Obok posiedzenia FOMC w tym tygodniu istotnym wydarzeniem będzie publikacja wskaźnika inflacji konsumenckiej CPI w Stanach Zjednoczonych, Wielkiej Brytanii oraz w Polsce. Ponadto opublikowana zostanie sprzedaż detaliczna w Wielkiej Brytanii i Polsce oraz wskaźniki PMI dla strefy euro. Z danych krajowych poznamy jeszcze wyniki w przemyśle (dynamikę produkcji sprzedanej oraz ceny PPI).

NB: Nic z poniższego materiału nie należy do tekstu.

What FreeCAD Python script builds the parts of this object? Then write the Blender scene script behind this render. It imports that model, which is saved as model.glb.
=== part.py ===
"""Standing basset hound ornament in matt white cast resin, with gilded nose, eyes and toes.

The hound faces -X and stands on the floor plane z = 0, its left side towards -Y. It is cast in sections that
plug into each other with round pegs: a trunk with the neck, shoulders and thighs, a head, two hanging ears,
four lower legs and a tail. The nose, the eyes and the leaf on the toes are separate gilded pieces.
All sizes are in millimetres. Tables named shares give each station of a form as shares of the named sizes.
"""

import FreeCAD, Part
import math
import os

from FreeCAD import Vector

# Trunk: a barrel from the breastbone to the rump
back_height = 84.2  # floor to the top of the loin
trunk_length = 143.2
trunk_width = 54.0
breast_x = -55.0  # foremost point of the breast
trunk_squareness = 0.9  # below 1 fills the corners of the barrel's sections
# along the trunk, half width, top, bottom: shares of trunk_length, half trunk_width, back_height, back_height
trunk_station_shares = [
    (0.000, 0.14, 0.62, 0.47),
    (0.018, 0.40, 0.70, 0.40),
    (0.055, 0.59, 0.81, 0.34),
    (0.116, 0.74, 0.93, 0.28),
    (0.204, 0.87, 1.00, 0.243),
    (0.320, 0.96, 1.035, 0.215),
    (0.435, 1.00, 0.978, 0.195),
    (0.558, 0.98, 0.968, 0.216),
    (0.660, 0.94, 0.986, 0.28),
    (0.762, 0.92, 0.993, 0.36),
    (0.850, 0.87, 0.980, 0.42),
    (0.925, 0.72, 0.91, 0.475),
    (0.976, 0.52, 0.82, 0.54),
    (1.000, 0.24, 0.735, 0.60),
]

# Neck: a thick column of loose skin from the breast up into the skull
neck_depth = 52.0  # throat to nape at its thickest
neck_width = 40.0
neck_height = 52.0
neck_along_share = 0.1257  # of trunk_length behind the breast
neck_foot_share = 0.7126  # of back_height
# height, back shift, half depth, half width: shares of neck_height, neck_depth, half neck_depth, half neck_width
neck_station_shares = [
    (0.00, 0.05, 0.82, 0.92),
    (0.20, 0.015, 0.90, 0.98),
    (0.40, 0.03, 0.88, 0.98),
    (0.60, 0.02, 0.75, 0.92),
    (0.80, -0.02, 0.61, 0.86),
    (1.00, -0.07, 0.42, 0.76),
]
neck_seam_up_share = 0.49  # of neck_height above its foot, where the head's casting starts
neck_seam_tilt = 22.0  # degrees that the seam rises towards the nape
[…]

Zapowiada się tydzień ciekawy o wysokiej zmienności. Jak już wcześniej sugerowaliśmy środowa decyzja FOMC może jeszcze nieco osłabić naszą walutę, ale już towarzyszące posiedzeniu Fed wystąpienie prezes J. Yellen powinno ograniczyć, jeśli nie odwrócić negatywny dla złotego układ na parze z euro. Zakładamy, bowiem, że komentarz będzie wyważony, wskazujący na brak pośpiechu w procesie normalizacji polityki monetarnej w USA. Tempo działania ograniczać będzie niska presja inflacyjna, wynikająca z mocnego dolara i tanich surowców.

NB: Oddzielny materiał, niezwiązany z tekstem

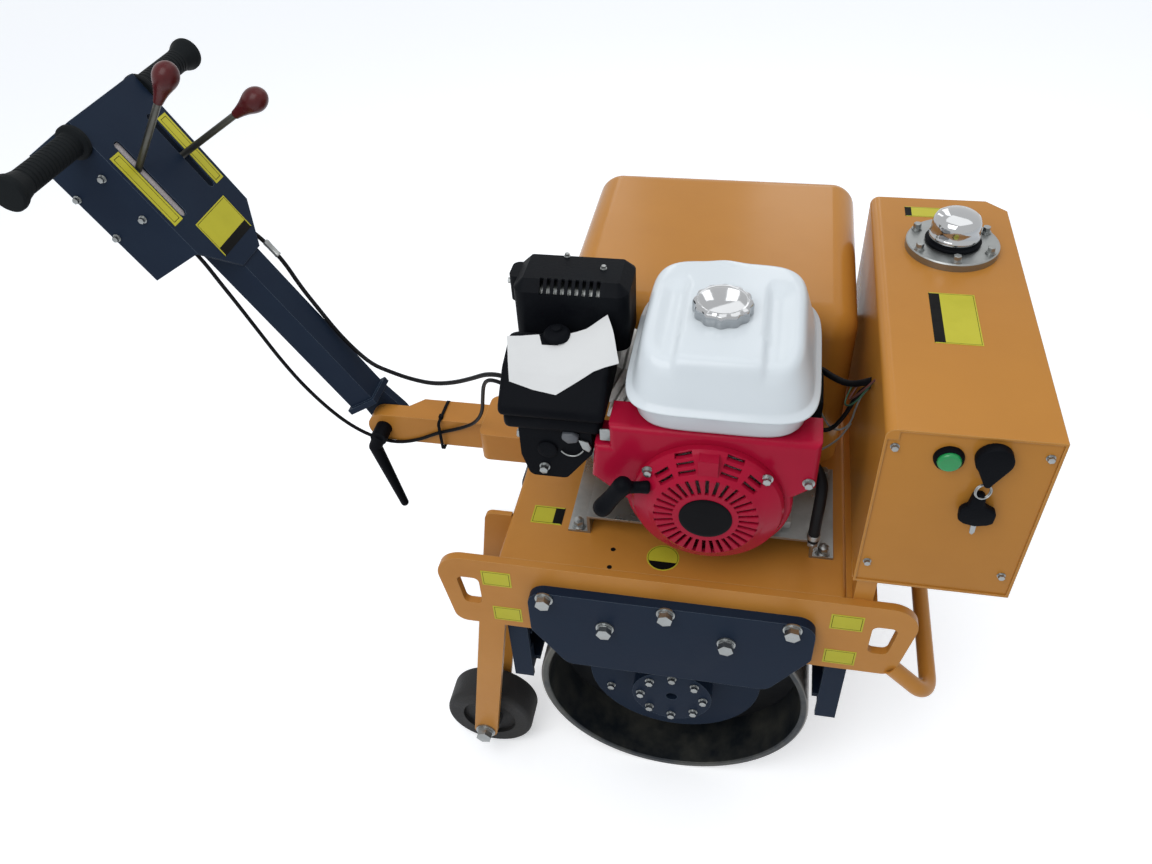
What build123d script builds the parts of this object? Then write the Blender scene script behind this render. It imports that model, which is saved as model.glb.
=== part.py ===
from build123d import *
import math
import os

os.makedirs("parts", exist_ok=True)

# Walk-behind single-drum vibratory roller. Lengths are in millimetres. While the pieces are
# made, X points forward from the drum's axle, Y to the left from the machine's middle and Z up
# from the ground. They are written out with X and Y measured from the middle of the machine.

# --- driving dimensions -----------------------------------------------------------------------
# drum
drum_diameter = 425
drum_width = 600
drum_shell = 12
web_thickness = 12
web_inset = 84
hub_sleeve_radius = 52
hub_sleeve_length = 46
hub_sleeve_proud = 10
exciter_radius = 62
exciter_wall = 9
stub_radius = 30
running_gap = 0.05

# frame
side_gap = 16.5
plate_thickness = 12
frame_top = 534
plate_depth = 143
rear_ear_reach = 343
front_ear_reach = 330
ear_rake = 22
ear_top_radius = 38
ear_bottom_radius = 20
eye_height = 58
eye_width = 34
eye_top_drop = 40
rear_eye_inset = 32
front_eye_inset = 29
deck_rear = -247
deck_front = 228
deck_sheet = 5
deck_bend = 8
apron_depth = 92
rail_size = 40
rail_wall = 4

# rear legs and their wheels
leg_width = 40
leg_top_inset = 75
leg_lean = 8.5
wheel_diameter = 150
wheel_width = 56
wheel_bore = 10
fork_plate = 8
fork_inset = 92
fork_extra = 14
wheel_side_gap = 1.5

# drum hangers
hanger_thickness = 15
hanger_top = 497
hanger_bottom = 336
hanger_knee = 421
hanger_half_top = 203
hanger_half_bottom = 153
hanger_top_radius = 26
carrier_inset = 65
carrier_thickness = 12
carrier_radius = 137
carrier_neck_width = 150
carrier_neck_rise = 165
spacer_width = 40
spacer_height = 30
spacer_offset = 45
boss_radius = 63
boss_length = 35
boss_hole_radius = 9
boss_hole_depth = 25

# scrapers
scraper_half_length = 290
scraper_height = 82
scraper_thickness = 24
scraper_wall = 5
scraper_centre_height = 286
scraper_reach = 222
scraper_blade_gap = 6
scraper_tab_width = 30
scraper_tab_thickness = 8

# bumper
bumper_tube = 24
bumper_wall = 3
bumper_reach = 367
bumper_height = 341
bumper_bend = 34
bumper_foot_x = 303
bumper_foot_z = 404

# drawbar
drawbar_height = 55
drawbar_centre = 483
drawbar_width = 50
drawbar_wall = 6
socket_rear = -352
socket_width = 100
tongue_start = -466
tongue_taper = 22
tongue_width = 29
pivot_x = -528.5
pivot_pin = 8
clamp_hub_radius = 14
clamp_hub_length = 30
clamp_reach = 148
clamp_kick = 21
clamp_neck_drop = 22
clamp_neck_radius = 11
clamp_tip_radius = 7
clamp_nut_radius = 13
clamp_nut_length = 10

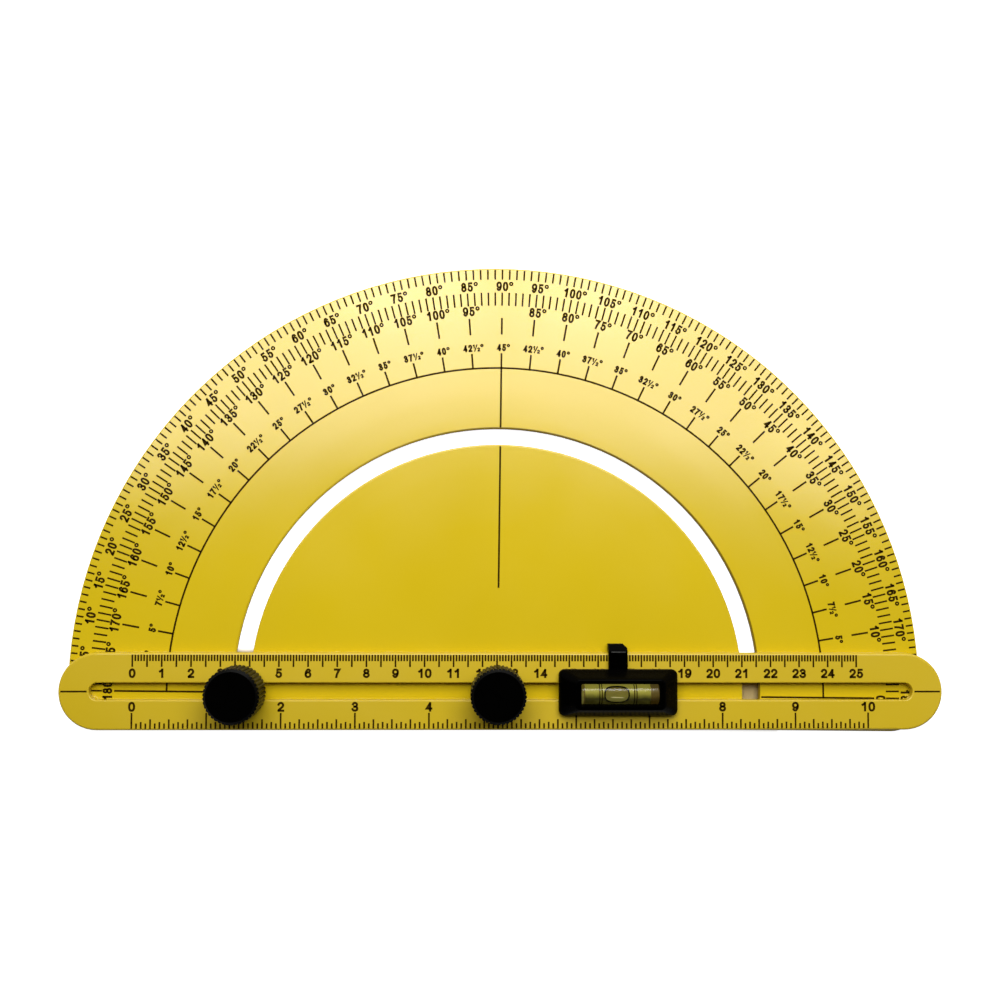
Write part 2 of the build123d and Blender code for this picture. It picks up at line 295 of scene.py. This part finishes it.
def black_finish(name, roughness, grain, gloss):
    finish = Finish(name, (0.0007, 0.0006, 0.0005), roughness, ior=1.46)
    finish.shader.inputs["Specular IOR Level"].default_value = gloss
    finish.vary_roughness(finish.remap(finish.noise(3, detail=4), roughness - 0.04, roughness + 0.06))
    finish.bump(finish.noise(grain, detail=3), 0.006)
    return finish.material


# Painted highlight: a lighter grey for the line along the hook's fold
def worn_finish():
    finish = Finish("fold_highlight_grey", (0.1, 0.1, 0.095), 0.5)
    finish.vary_colour(finish.remap(finish.noise(0.8), 0, 1), (0.07, 0.07, 0.066), (0.14, 0.14, 0.13))
    finish.bump(finish.noise(0.3), 0.004)
    return finish.material


def steel_finish():
    finish = Finish("plated_steel", (0.62, 0.62, 0.60), 0.32, metallic=1.0)
    finish.vary_roughness(finish.remap(finish.noise(2, detail=5), 0.25, 0.42))
    finish.bump(finish.noise(0.4, detail=3), 0.004)
    return finish.material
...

Tymczasem, po bardzo silnych piątkowych wzrostach rentowności, pierwsze godziny poniedziałkowego handlu upływały pod znakiem kontynuacji spadków cen obligacji na krajowym rynku. Później jednak doszło do silnej przeceny. Krzywa dochodowości przesunęła się w górę o 15 pb na długim końcu, co mogło być spowodowane odbiciem na rynkach bazowych. 10-letni US Treasuries zakończył dzień powyżej 2,22%, a jego niemiecki odpowiednik powyżej 0,58%. Spread polskich obligacji 10-letnich do obligacji niemieckich utrzymywał się na poziomie 250 pb. W poniedziałek najbardziej pokaźny wzrost odnotował jednak sektor dwuletni plasując się powyżej 1,84%. Rentowności IRS-ów i stawki kontraktów FRA także obrały kierunek północny. FRA 12X15 zaczynają tydzień na poziomie 1,60%.
Zeszłotygodniowe wzrosty wywołane były zarówno czynnikami globalnymi jak i krajowymi. W Polsce głównym powodem osłabienia na rynku jest perspektywa rosnących podaży obligacji w 2016 roku spowodowana poluzowaniem reguły wydatkowej, a w konsekwencji wyższym deficytem. Utrzymujący się zły sentyment wywołany eskalacją sporów politycznych i coraz bardziej negatywnym postrzeganiem Polski na rynkach międzynarodowych także nie jest dla rynku elementem wspierającym. Do globalnych czynników negatywnie wpływających na krzywe można w dalszym ciągu zaliczyć oczekiwania na zacieśnianie polityki monetarnej w Stanach Zjednoczonych (FRA dyskontują podwyżkę o 25 pb w obecnym tygodniu), a co za tym idzie obawy o narastający odpływ kapitału z rynków wschodzących, do których w dalszym ciągu zaliczana jest Polska w okresach dekoniunktury na rynku.